Each year, thousands of Chinese children, primarily abandoned infant girls, are adopted by Americans. Yet we know very little about the local and transnational processes that characterize this new migration.

Transnational Adoption is a unique ethnographic study of China/U.S. adoption, the largest contemporary intercountry adoption program. Sara K. Dorow begins by situating the popularity of the China/U.S. adoption process within a broader history of immigration and adoption.
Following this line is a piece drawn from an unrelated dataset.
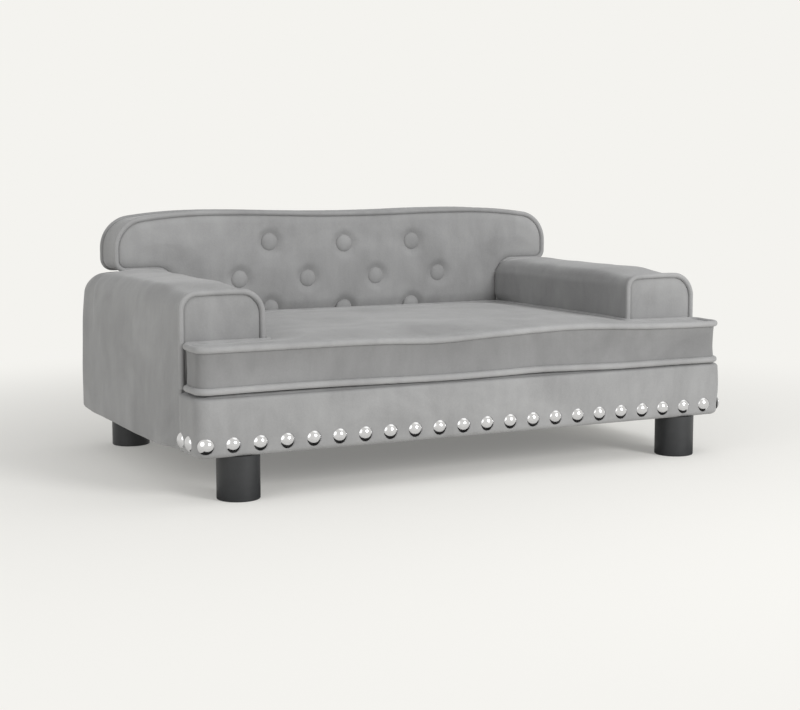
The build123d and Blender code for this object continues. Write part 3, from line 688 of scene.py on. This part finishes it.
class SOFA_OT_arms(Operator):
    """Adds the velvet of both arms"""
    bl_idname = "sofa.arms"
    bl_label = "Arms"

    def execute(self, context):
        shape = context.scene.sofa_shape
        for side, sign in (("right", 1), ("left", -1)):
            skin = closed_skin("arm_%s_velvet" % side, self.rings(shape, side) * [sign, 1, 1])
            finish_piece(skin, "sofa", "velvet", "velvet", "arm_%s_cover" % side, "arm_%s_foam" % side,
                         fill=0.9)
            self.cord(shape, side, sign)
        return {"FINISHED"}

    def rings(self, shape, side):
        """Rings over the front face, along the arm and over its rear, as an arm on the right. Along a ring a
        runs from the inner side to the outer and b from foot to top; steps and gap run from either end."""
        (left, near, low), far = ARM_LOW, ARM_HIGH[1]
        loop = arm_loop(shape, side, 260)
        right, high = loop.max(0)
        a, b = ((loop - (left, low)) / (right - left, high - low)).T[:, None]
        steps = np.concatenate([1.2 * MM + np.linspace(0, 1, 12)[:-1] ** 1.4 * 14.8 * MM,
                                np.linspace(16 * MM, far - near - ARM_TAIL, 76)[:-1],
                                far - near - ARM_TAIL * (1 - np.sin(np.linspace(0, pi / 2, 34)))])[:, None]
        gap = far - near - steps
        end_side, end_top, end_foot = (part * rounding(gap, radius) for radius, part in ARM_ENDS)
        seam = ARM_SEAM_SHARE * rounding(steps, ARM_SEAM_ROUND)
        crown = shape.arm_crown * (0.25 + 0.75 * ramp(steps, 0, 60))
        top_crown = shape.arm_top_crown * ramp(steps, 4, 90)
        top_crown *= 1 - 0.45 * ramp(gap, 95, 60)
        x = left + a * (right - left - end_side) - seam * (2 * a - 1) + crown * a ** 2 * (1 - b ** 3)
        z = low + end_foot + b * (high - low - end_top - end_foot) - seam * (2 * b - 1)
        z += top_crown * b ** 4 * np.sqrt(np.clip(1 - (2 * a - 1) ** 4, 0, 1))
        sag = ramp(steps, 20, 90) * ramp(gap, 0, 50)
        z -= ARM_SAG * sag * smooth(a, 0.6, 0.95) * (1 - smooth(b, 0, 0.1))
        past_back = steps - (BACK_LOW[1] - near)
        press = ramp(past_back, -80, -8) * (1 - ramp(past_back, -3, 3))
        press = press * ramp(loop[:, 1], 168, 184) * (1 - 0.8 * smooth(a, 0.5, 0.9))
        out = drawn_in(loop, -1.0) - loop
        x += ARM_PRESS_OUT * press * out[:, 0]
        z += ARM_PRESS_UP * press * out[:, 1]
        body = np.stack([x, np.broadcast_to(near + steps, x.shape), z], -1)
        outer = smooth(a, 0.55, 0.9) * ramp(steps, 0, 50)
        top = smooth(b, 0.7, 1.0) * ramp(steps, 0, 40)
        body[..., 0] += outer * shape.wrinkle * ripples(body, (1.6, 160, 11), (0.7, 60, 12))
        body[..., 2] += top * shape.wrinkle * ripples(body, (1.2, 120, 13), (0.5, 45, 14))
        middle = np.array([(left + right) / 2, (low + high) / 2])

        def panel(edge, puff, count):
            """Rings from an edge to its middle, level beside the cord and swollen by puff further in."""
            plan = edge[:, [0, 2]]
            pull = (middle - plan) / np.abs(middle - plan).max(1, keepdims=True)
            beside = plan + pull * ARM_SEAM_INSETS
            flat = np.concatenate([beside, inward(beside[-1], middle, 0.03, count)])
            free = ramp(flat[..., 1] - RAIL_HIGH[2], 6, 30)
            lift = from_seam(gap_to(plan, flat), 3, 14) * puff * free
            return np.stack([flat[..., 0], edge[0, 1] - lift, flat[..., 1]], -1)

        face = panel(body[0], shape.arm_face_puff, 22)[::-1]
        return np.concatenate([face, body, panel(body[-1], 0.0, 14)])

    def cord(self, shape, side, sign):
        """The piping round the front face, ending at the deck: the line is cut at the middle of its foot."""
        path = drawn_in(arm_loop(shape, side, 420), shape.cord_sink)
        off_middle = np.abs(path[:, 0] - path[:, 0].mean())
        start = np.argmin(np.where(path[:, 1] > 100 * MM, np.inf, off_middle))
        path = np.roll(path, -start, 0)
        path = upright(path[path[:, 1] > RAIL_HIGH[2] + 0.3 * MM] * [sign, 1], ARM_LOW[1] + shape.cord_sink)
        cord = piping("arm_%s_cord" % side, path, FORWARD, shape.cord, 31, closed=False)
        finish_piece(cord, "sofa", "piping_velvet", "velvet_piping", "arm_%s_piping" % side)


# Back

REAR_HIGH = node_box("back_rear_cover")[1]
BACK_HALF, EAR_FOOT = 248.0 * MM, 231.0 * MM
BACK_CENTRE = np.array([0.0, 0.262])
TOE_ROUND, NOTCH_ROUND, HEEL_ROUND, EAR_ROUND, SHOULDER_ROUND = 10 * MM, 20.5 * MM, 13 * MM, 40 * MM, 700 * MM
# Where the crest is highest, from the middle, and how much lower the middle is
CREST_PLACE, CREST_DIP = 190 * MM, 3.2 * MM
BACK_POINTS = 560
BACK_SEAM_INSETS = np.array([1.4, 2.2, 3.2, 4.0, 4.8, 5.8, 7.0, 8.6]) * MM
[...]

She then follows the path of the adoption process: the institutions and bureaucracies in both China and the United States that prepare children and parents for each other; the stories and practices that legitimate them coming together as transnational families; the strains placed upon our common notions of what motherhood means; and ways in which parents then construct the cultural and racial identities of adopted children.
Based on rich ethnographic evidence, including interviews with and observation of people on both sides of the Pacific—from orphanages, government officials, and adoption agencies to advocacy groups and adoptive families themselves—this is a fascinating look at the latest chapter in Chinese-American migration.

About the author

Sara K. Dorow is Professor of Sociology at the University of Alberta. She is the author of When You Were Born in China: A Memory Book for Children Adopted in China and I Wish for You a Beautiful Life: Letters from the Korean Birth Mothers of Ae Ran Won to Their Children.